### Prompt
Copy exactly the block of lines between the one containing "Keep writing the" and the one containing "return self.crown_x + station * MM", inclusive.

-- start of Data supplied --

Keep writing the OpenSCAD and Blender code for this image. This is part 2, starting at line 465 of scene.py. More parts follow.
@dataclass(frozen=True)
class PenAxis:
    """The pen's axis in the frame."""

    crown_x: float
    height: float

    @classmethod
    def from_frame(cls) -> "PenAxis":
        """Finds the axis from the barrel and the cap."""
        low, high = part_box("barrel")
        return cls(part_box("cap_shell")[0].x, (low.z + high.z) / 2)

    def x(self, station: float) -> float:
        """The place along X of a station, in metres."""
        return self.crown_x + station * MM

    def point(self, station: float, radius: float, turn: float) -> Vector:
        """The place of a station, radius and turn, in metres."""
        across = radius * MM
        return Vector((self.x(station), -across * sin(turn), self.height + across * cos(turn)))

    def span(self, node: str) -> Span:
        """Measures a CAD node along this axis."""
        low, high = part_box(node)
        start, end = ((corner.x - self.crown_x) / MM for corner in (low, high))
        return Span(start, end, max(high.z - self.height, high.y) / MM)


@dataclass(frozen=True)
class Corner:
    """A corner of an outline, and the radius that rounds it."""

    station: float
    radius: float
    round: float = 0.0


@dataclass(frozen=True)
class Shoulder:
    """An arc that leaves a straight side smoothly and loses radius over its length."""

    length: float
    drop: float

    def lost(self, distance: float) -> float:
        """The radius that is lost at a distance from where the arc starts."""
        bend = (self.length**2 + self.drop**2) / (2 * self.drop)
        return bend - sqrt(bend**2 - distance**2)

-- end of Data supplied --
-- start of Data supplied --

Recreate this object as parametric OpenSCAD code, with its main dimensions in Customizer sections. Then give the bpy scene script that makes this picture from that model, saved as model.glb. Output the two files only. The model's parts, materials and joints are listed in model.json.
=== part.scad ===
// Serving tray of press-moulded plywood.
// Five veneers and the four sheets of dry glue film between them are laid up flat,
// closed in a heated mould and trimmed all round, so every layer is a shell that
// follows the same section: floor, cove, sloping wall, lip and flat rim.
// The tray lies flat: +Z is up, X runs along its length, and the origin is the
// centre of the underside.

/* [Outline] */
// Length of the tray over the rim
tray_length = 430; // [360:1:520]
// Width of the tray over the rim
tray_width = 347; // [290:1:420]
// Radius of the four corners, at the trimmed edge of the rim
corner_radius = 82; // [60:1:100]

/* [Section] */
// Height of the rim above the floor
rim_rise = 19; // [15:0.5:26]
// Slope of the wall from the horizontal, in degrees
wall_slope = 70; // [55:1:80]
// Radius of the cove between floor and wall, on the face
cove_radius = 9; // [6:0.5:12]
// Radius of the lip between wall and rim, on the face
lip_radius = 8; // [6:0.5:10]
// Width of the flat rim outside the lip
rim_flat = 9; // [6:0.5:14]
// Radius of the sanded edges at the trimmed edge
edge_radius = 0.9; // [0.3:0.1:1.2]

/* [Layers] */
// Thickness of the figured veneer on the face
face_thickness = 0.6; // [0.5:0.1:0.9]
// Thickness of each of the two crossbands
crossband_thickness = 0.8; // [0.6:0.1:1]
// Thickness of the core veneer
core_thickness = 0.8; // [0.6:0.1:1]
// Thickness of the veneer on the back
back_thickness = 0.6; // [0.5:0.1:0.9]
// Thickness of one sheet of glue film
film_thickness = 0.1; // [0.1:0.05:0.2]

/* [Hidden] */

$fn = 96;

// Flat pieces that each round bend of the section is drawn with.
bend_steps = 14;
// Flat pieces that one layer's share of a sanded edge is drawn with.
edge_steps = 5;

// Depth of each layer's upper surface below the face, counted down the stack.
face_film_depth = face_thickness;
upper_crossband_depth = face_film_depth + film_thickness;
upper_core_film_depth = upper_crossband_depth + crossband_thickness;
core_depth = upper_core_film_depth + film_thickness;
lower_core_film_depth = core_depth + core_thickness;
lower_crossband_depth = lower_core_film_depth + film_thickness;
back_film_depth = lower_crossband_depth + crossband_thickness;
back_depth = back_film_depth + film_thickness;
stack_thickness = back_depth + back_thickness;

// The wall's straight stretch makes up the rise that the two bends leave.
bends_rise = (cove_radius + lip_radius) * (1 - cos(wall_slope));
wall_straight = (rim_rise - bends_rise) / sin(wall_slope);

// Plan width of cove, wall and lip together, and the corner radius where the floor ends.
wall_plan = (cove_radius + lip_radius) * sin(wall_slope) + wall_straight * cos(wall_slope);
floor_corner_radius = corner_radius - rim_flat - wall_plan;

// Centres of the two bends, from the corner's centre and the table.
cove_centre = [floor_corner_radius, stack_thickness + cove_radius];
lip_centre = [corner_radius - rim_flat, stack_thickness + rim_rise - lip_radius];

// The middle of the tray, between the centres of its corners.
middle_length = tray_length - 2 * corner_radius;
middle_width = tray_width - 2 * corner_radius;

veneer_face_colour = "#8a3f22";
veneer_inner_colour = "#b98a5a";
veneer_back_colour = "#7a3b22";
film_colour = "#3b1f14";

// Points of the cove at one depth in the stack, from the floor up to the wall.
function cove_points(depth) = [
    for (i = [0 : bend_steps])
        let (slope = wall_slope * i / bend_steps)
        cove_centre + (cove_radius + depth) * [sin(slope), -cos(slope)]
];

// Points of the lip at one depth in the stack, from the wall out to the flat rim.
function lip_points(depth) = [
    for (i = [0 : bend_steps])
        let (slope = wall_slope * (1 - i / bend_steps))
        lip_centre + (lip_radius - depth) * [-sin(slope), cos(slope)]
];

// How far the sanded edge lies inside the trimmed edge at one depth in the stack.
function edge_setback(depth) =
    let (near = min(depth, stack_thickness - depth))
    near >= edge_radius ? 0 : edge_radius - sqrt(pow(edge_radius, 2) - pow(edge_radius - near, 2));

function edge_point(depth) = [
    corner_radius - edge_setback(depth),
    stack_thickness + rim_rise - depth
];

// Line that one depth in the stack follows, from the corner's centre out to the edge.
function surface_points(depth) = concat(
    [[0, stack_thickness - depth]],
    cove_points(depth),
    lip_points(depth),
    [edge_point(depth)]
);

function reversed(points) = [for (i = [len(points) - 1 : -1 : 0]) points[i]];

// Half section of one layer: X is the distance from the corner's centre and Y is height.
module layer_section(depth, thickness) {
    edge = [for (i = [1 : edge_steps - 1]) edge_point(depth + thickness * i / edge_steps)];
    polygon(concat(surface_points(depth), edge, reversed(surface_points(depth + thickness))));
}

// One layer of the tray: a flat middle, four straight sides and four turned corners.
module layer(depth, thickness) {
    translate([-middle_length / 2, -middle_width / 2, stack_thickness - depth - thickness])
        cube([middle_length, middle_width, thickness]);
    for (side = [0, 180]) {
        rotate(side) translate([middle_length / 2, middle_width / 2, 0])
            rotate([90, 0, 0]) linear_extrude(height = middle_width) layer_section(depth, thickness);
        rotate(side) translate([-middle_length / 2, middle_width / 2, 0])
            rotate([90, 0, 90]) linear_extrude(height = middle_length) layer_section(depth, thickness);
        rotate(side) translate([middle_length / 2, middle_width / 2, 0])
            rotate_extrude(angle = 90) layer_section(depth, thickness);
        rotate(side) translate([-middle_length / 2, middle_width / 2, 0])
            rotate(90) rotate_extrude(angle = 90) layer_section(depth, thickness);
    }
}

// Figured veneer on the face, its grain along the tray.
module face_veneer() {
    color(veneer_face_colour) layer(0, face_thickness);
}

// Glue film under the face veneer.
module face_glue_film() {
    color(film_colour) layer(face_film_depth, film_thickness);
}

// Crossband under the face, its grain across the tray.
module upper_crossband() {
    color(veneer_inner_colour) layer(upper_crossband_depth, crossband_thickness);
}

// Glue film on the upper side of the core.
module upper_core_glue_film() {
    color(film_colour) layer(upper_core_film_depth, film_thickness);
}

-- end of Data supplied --

### The output
Keep writing the OpenSCAD and Blender code for this image. This is part 2, starting at line 465 of scene.py. More parts follow.
@dataclass(frozen=True)
class PenAxis:
    """The pen's axis in the frame."""

    crown_x: float
    height: float

    @classmethod
    def from_frame(cls) -> "PenAxis":
        """Finds the axis from the barrel and the cap."""
        low, high = part_box("barrel")
        return cls(part_box("cap_shell")[0].x, (low.z + high.z) / 2)

    def x(self, station: float) -> float:
        """The place along X of a station, in metres."""
        return self.crown_x + station * MM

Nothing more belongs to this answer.